Just as different generations learnt to work with computers, evolved to using the Internet, we will also need to refine and improve on using data. It is important for employees and management to have a shared vision in line with the objectives of the organization.

The use of data is becoming more influential as it helps employees understand the why of their organisation’s initiatives. With data, companies can make evidence based judgement on on-going projects, and explore new profit making ventures for development; not just to avoid losses but with the objective to upscale winning gains.

To solve client needs, improve on service delivery and operations and make better talent acquisition, companies need to immerse more in data.

Return on investment

Your salary is an investment. Your company has invested in your skill set to help steer the organisation forward. While some may feel engulfed in routine, data literacy can give you an upper hand in adding value to your organisation.

It is not uncommon for organisations to hire data experts to help in interpreting big data for the employees. When you become the data go-to guy, your company will be motivated to invest more in your skill set. You will have given your company an edge over data breaches and overcome data deficiencies.
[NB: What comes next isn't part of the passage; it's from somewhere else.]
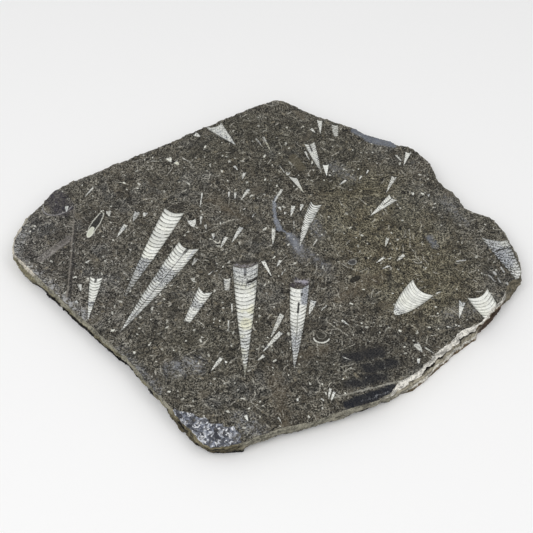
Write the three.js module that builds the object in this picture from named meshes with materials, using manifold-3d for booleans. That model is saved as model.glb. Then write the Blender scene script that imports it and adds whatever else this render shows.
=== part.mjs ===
// A polished slab of dark fossil limestone with broken sides, lying flat.
// Millimetres, +Z up. The polished face is on top and the sawn underside rests at z = 0.
// The stone is one solid: its fossils are colours in the flat face, so they have no shape here.

import * as THREE from 'three';
import { mergeVertices } from 'three/addons/utils/BufferGeometryUtils.js';
import Module from 'manifold-3d';

const THICKNESS = 16;
const STATION_STEP = 5;             // distance between two stations along the edge
const FOOT_REACH = 3;               // stations on each side whose middle the lower side follows
const SLAB_CENTRE = [-1.1, 15.8];    // middle of the outline's own coordinates, moved to the origin

// The polished face's edge, clockwise from the far apex, in stretches of one kind of break.
// rim: how far the chipped rim stands out past the face. drop: how far below the face it does so.
// recess: how deep the split under the rim is. ledge: how far the lower ledge stands out.
// foot: how far the underside's edge stands out past the face, or is set back where negative.
const STRETCHES = [
  {
    name: 'far right side', rim: 1.4, drop: 3.0, recess: 0.6, ledge: 1.6, foot: 0.6,
    points: [
      [9, 205], [19, 201.3], [27, 196], [33, 191], [41, 186.5], [50, 181], [61, 175.7],
      [71, 171.3], [84, 165], [91, 159.5], [95, 156.8], [108, 151.8], [115.5, 149.3],
    ],
  },
  {
    name: 'right shoulder', rim: 1.8, drop: 3.4, recess: 0.9, ledge: 2.0, foot: 1.0,
    points: [
      [118.5, 147], [121, 143.7], [131, 142.2], [136, 139.5], [140, 135], [143.5, 129],
      [147, 125.5], [150, 120], [152.5, 112], [153, 104], [156, 97], [161, 91], [167, 85],
      [170.5, 79], [173, 72], [175.5, 66.3], [183, 61], [191, 57.3],
    ],
  },
  {
    name: 'right end', rim: 1.8, drop: 3.0, recess: 0.5, ledge: 1.8, foot: 0.2,
    points: [
      [197.5, 55.5], [200.5, 51.5], [204.5, 45.5], [207.5, 38], [210, 30.5], [213, 21],
      [215.5, 12], [217.3, 3], [217, -5],
    ],
  },
  {
    name: 'broken right corner', rim: 4.6, drop: 6.0, recess: 0.6, ledge: 3.6, foot: 0.6,
    points: [[214.5, -12.5], [205, -16.5], [203, -21], [201, -26]],
  },
  {
    name: 'right rim', rim: 2.0, drop: 3.6, recess: 1.8, ledge: 2.4, foot: 1.6,
    points: [[199, -32], [195.5, -37], [190, -42], [185, -47.5], [181.5, -53], [176, -58.5]],
  },
  {
    name: 'lower right rim', rim: 2.8, drop: 3.6, recess: 2.4, ledge: 3.6, foot: 5.2,
    points: [
      [171, -62], [159.5, -67], [156, -70], [153.5, -74.5], [149, -79.5], [144.5, -82],
      [140.5, -86], [136, -88.8], [131.5, -95.5], [127, -98.5], [124, -103], [115, -110.5],
    ],
  },
  {
    name: 'front right corner', rim: 2.6, drop: 4.0, recess: 1.4, ledge: 1.6, foot: 0.2,
    points: [[104.5, -117], [98, -125.5]],
  },
  {
    name: 'front side', rim: 1.2, drop: 4.4, recess: 0.8, ledge: -0.4, foot: -4.2,
    points: [
      [92.5, -129], [87, -133], [80, -135.5], [66, -140], [52, -145], [46, -148],
      [36, -151.5], [30, -153.5], [21, -155], [9, -158.5], [2, -161], [-5, -163.5], [-12, -167],
    ],
  },
  {
    name: 'crystal corner', rim: 1.4, drop: 4.5, recess: 1.2, ledge: 1.6, foot: -0.4,
    points: [
      [-17, -170], [-29, -172.5], [-36, -173.3], [-42, -173], [-48, -170.5], [-52, -166.5],
      [-57, -160.5], [-62, -155], [-70, -146], [-73, -141.5],
    ],
  },
  {
    name: 'front left side', rim: 1.0, drop: 4.2, recess: 0.4, ledge: -0.4, foot: -3.0,
    points: [[-79, -134.5], [-83, -129], [-88, -124.5], [-93, -118.5], [-107, -99.5], [-113, -93]],
  },
  {
    name: 'left side', rim: 1.4, drop: 4.0, recess: 0.5, ledge: 1.0, foot: -0.6,
    points: [
      [-119, -87.5], [-124, -82], [-130, -77], [-140, -66], [-157, -50], [-170, -36],
      [-183, -23], [-196, -10],
    ],
  },
  {
    name: 'left corner', rim: 3.0, drop: 3.6, recess: 0.5, ledge: 3.2, foot: 1.8,
    points: [[-200, -5], [-207, 2.5], [-212, 7.5], [-217.5, 12.5]],
  },
  {
    name: 'left end', rim: 2.6, drop: 3.2, recess: 0.6, ledge: 2.2, foot: 0.4,
    points: [[-219, 20], [-219.5, 28], [-218, 34], [-215.5, 40], [-215, 45], [-213, 50]],
  },
  {
    name: 'far left end', rim: 1.4, drop: 3.0, recess: 0.6, ledge: 1.4, foot: 0.4,
    points: [[-210.5, 55.5], [-203.5, 66.5], [-199.5, 72.5], [-196.5, 78], [-194, 83], [-191, 87]],
  },
  {
    name: 'far left side', rim: 1.6, drop: 3.2, recess: 0.8, ledge: 1.8, foot: 0.8,
    points: [
      [-185, 91], [-179, 95.5], [-161, 105.5], [-138, 120], [-128, 124.7], [-119, 130.3],
      [-111, 136], [-101, 141], [-88, 148.5], [-84, 150.5], [-75, 157.5], [-69, 160],
      [-65, 164.3], [-58, 168], [-50, 171.5], [-36, 181], [-21, 188.5], [-12, 195], [0, 200.5],
    ],
  },
];

// The patch of rough crystals at the front corner: facets broken into the polished face.
const CRYSTAL_PATCH = {
  middle: [-44, -159.5], along: [0.86, -0.51], halfLength: 33, halfWidth: 12.5,
  columns: 11, rows: 4, size: 12, depth: 3.6,
};

const GOLDEN = (1 + Math.sqrt(5)) / 2;

// A repeatable number between 0 and 1 for a whole number n.
function scatter(n, salt) {
  return (n * GOLDEN + salt * Math.SQRT2 + 0.37) % 1;
}

// Broken stone: three waves with whole counts around the slab, so that the last station meets
// the first, plus one step per station. Each level of the side has waves of its own.
function roughness(turn, station, level) {
  const angle = 2 * Math.PI * turn;
  const waves = 0.45 * Math.sin(37 * angle + 2.1 * level)
    + 0.35 * Math.sin(61 * angle + 4.3 * level)
    + 0.25 * Math.sin(103 * angle + 1.7 * level);
  return waves + 0.9 * (scatter(station, level) - 0.5);
}

// Walks round the face's edge in equal steps. Each station has its point, its stretch's profile
// eased into the next one's, its outward direction, and the calmer line that the side's foot
// follows, because the bites out of the face's edge don't reach down to it.
function stationsAroundEdge() {
  const corners = STRETCHES.flatMap((stretch) => stretch.points.map((point) => ({ point, stretch })));
  const keys = ['rim', 'drop', 'recess', 'ledge', 'foot'];
  const stations = [];
  corners.forEach(({ point, stretch }, i) => {
    const next = corners[(i + 1) % corners.length];
    const length = Math.hypot(next.point[0] - point[0], next.point[1] - point[1]);
    const steps = Math.max(1, Math.round(length / STATION_STEP));
    for (let step = 0; step < steps; step++) {
      const t = step / steps;
      const profile = {};
      keys.forEach((key) => { profile[key] = stretch[key] * (1 - t) + next.stretch[key] * t; });
      stations.push({
        x: point[0] * (1 - t) + next.point[0] * t,
        y: point[1] * (1 - t) + next.point[1] * t,
        profile,
      });
    }
  });
  const count = stations.length;
  const reach = 2;                  // neighbours on each side that set the outward direction
  stations.forEach((station, i) => {
    const before = stations[(i - reach + count) % count];
    const after = stations[(i + reach) % count];
    const length = Math.hypot(after.x - before.x, after.y - before.y);
    station.out = [-(after.y - before.y) / length, (after.x - before.x) / length];
    station.calm = [0, 0];
    for (let k = -FOOT_REACH; k <= FOOT_REACH; k++) {
      const near = stations[(i + k + count) % count];
      station.calm[0] += near.x / (2 * FOOT_REACH + 1);
      station.calm[1] += near.y / (2 * FOOT_REACH + 1);
    }
  });
  return stations;
}

// The levels of the side, from the polished face down: how far out each stands, its height, how
// rough it is, and how far it has left the face's edge for the calmer line.
function sideLevels({ rim, drop, recess, ledge, foot }) {
  return [
    { out: 0, z: THICKNESS, rough: 0.3, calm: 0 },
    { out: rim * 0.65, z: THICKNESS - drop * 0.35, rough: 0.35, calm: 0.2 },
    { out: rim, z: THICKNESS - drop, rough: 0.7, calm: 0.5 },
    { out: rim - recess, z: THICKNESS - drop - 1.6, rough: 0.7, calm: 0.8 },
    { out: ledge, z: THICKNESS - drop - 3.2, rough: 0.8, calm: 1 },
    { out: ledge * 0.8 + foot * 0.2, z: 4.4, rough: 0.8, calm: 1 },
    { out: ledge * 0.25 + foot * 0.75, z: 1.8, rough: 0.6, calm: 1 },
    { out: foot, z: 0, rough: 0.4, calm: 1 },
  ];
}

function roughSlab() {
  const stations = stationsAroundEdge();
  const count = stations.length;
  const levelCount = sideLevels(stations[0].profile).length;
  const positions = [];
  for (let level = 0; level < levelCount; level++) {
    stations.forEach((station, i) => {
      const { out, z, rough, calm } = sideLevels(station.profile)[level];
      const reach = out + rough * roughness(i / count, i, level);
      positions.push(
        station.x * (1 - calm) + station.calm[0] * calm + station.out[0] * reach - SLAB_CENTRE[0],
        station.y * (1 - calm) + station.calm[1] * calm + station.out[1] * reach - SLAB_CENTRE[1],
        z,
      );
    });
  }
  const triangles = [];
  for (let level = 0; level < levelCount - 1; level++) {
    for (let i = 0; i < count; i++) {
      const a = level * count + i;
      const b = level * count + (i + 1) % count;
      const c = a + count;
      const d = b + count;
      triangles.push(a, b, d, a, d, c);
    }
  }
  for (const [level, up] of [[0, true], [levelCount - 1, false]]) {
    const first = level * count;
    const ring = stations.map((_, i) => new THREE.Vector2(
      positions[3 * (first + i)],
      positions[3 * (first + i) + 1],
    ));
    THREE.ShapeUtils.triangulateShape(ring, []).forEach((face) => {
      const points = face.map((k) => ring[k]);
      const turnsLeft = THREE.ShapeUtils.area(points) > 0;
      const [p, q, r] = face.map((k) => first + k);
      triangles.push(...(turnsLeft === up ? [p, q, r] : [p, r, q]));
    });
  }
  const geometry = new THREE.BufferGeometry();
  geometry.setAttribute('position', new THREE.Float32BufferAttribute(positions, 3));
  geometry.setIndex(triangles);
  return geometry;
}

// Blocks turned every way, whose corners bite flat-sided pits into the crystal corner.
function crystalBites() {
  const { middle, along, halfLength, halfWidth, columns, rows, size, depth } = CRYSTAL_PATCH;
  const bites = [];
  for (let n = 0; n < columns * rows; n++) {
    const u = ((n % columns) + 0.2 + 0.6 * scatter(n, 1)) / columns * 2 - 1;
    const v = (Math.floor(n / columns) + 0.2 + 0.6 * scatter(n, 2)) / rows * 2 - 1;
    const edge = size * (0.75 + 0.5 * scatter(n, 3));
    const block = new THREE.BoxGeometry(edge, edge, edge);
    block.rotateX(0.5 + 0.5 * scatter(n, 4));
    block.rotateY(0.4 + 0.5 * scatter(n, 5));
    block.rotateZ(2 * Math.PI * scatter(n, 6));
    block.computeBoundingBox();
    const bite = depth * (0.35 + 0.65 * scatter(n, 7)) * (1 - 0.45 * v * v);
    block.translate(
      middle[0] + along[0] * halfLength * u - along[1] * halfWidth * v - SLAB_CENTRE[0],
      middle[1] + along[1] * halfLength * u + along[0] * halfWidth * v - SLAB_CENTRE[1],
      THICKNESS - bite - block.boundingBox.min.z,
    );
    bites.push(block);
  }
  return bites;
}

const wasm = await Module();
wasm.setup();

function toSolid(geometry) {
  const bare = geometry.clone();
  bare.deleteAttribute('normal');
  bare.deleteAttribute('uv');
  const merged = mergeVertices(bare);
  return new wasm.Manifold(new wasm.Mesh({
    numProp: 3,
    vertProperties: new Float32Array(merged.attributes.position.array),
    triVerts: new Uint32Array(merged.index.array),
  }));
}

function toGeometry(solid) {
  const mesh = solid.getMesh();
  const geometry = new THREE.BufferGeometry();
  geometry.setAttribute('position', new THREE.BufferAttribute(mesh.vertProperties, 3));
  geometry.setIndex(new THREE.BufferAttribute(mesh.triVerts, 1));
  return geometry;
}

function fossilSlab() {
  const solid = crystalBites().reduce(
    (stone, bite) => stone.subtract(toSolid(bite)),
    toSolid(roughSlab()),
  );
  const limestone = new THREE.MeshStandardMaterial({ color: 0x5b5952, roughness: 0.35, metalness: 0 });
  const mesh = new THREE.Mesh(toGeometry(solid), limestone);
  mesh.name = 'fossil_slab';
  return mesh;
}

const part = new THREE.Group();
part.add(fossilSlab());

export default part;
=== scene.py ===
# A polished slab of dark fossil limestone, dressed around its CAD solid.
# Blender works in metres. The dictionaries below are in millimetres, in the outline's own coordinates.

import math

import bpy
import numpy as np
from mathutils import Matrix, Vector
from mathutils.geometry import delaunay_2d_cdt


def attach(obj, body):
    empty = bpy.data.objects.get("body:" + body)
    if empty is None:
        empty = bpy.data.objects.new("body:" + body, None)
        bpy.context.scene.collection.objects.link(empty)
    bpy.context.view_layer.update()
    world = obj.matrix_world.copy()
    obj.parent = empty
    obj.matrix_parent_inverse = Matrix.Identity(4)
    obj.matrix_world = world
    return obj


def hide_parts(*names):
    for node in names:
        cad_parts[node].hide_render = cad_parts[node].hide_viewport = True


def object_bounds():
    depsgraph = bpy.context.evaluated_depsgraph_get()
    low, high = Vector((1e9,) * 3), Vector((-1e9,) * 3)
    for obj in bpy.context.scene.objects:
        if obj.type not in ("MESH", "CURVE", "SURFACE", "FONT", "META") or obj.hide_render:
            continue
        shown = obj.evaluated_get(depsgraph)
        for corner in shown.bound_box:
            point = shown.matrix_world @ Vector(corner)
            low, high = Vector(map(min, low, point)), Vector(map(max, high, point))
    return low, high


mm = 0.001
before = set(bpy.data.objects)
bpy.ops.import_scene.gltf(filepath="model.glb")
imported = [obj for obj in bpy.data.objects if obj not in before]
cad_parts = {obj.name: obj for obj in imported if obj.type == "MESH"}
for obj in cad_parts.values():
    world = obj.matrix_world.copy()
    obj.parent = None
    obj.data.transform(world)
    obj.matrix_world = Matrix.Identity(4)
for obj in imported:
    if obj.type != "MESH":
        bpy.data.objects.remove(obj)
cadLow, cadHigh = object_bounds()
print("frame loaded")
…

Data strategist Bernard Marr says: “The more empowered employees are to read, write, analyse and argue with data, the more they will be able to contribute to their roles and the future of their organisations.” With most organisations only having a handful of data literate staff, it is increasingly becoming comprehendible that data literacy is a quick win with long term gains.

Numbers don’t lie

In order for companies to maintain a competitive advantage in the market, executives need to be excellent at taking the right decisions. Data-driven decision making gives a dependable source of truth.

Employees are able to synthesise what is valuable and let go of what is not. It is also important to reason with data to lessen the instances of misalignment and misunderstanding.

Why is data literacy untapped?

Even with its numerous advantages especially in business growth, data literacy remains hugely untapped.

Most companies appreciate the use of data, relying on data to make decisions. However, many people — including senior business executives — tend to trust gut instinct over data-driven decision. What this could mean is that, either data collection lacks validity and reliability or the lack of data analysis skills is negatively impacting our attitude towards data.

Why? Working with data is presumed to be tiresome. Additionally, poor data can bring crippling effects to an organisation. But thanks to the constant advances in technology, it is becoming easier and more affordable to work with data.

You do not have to learn complex computer coding language, but if you can learn to interpret analysed data and relay the derived insights, you are a step ahead. It also means that you can interpret data so that the results are useful and actionable.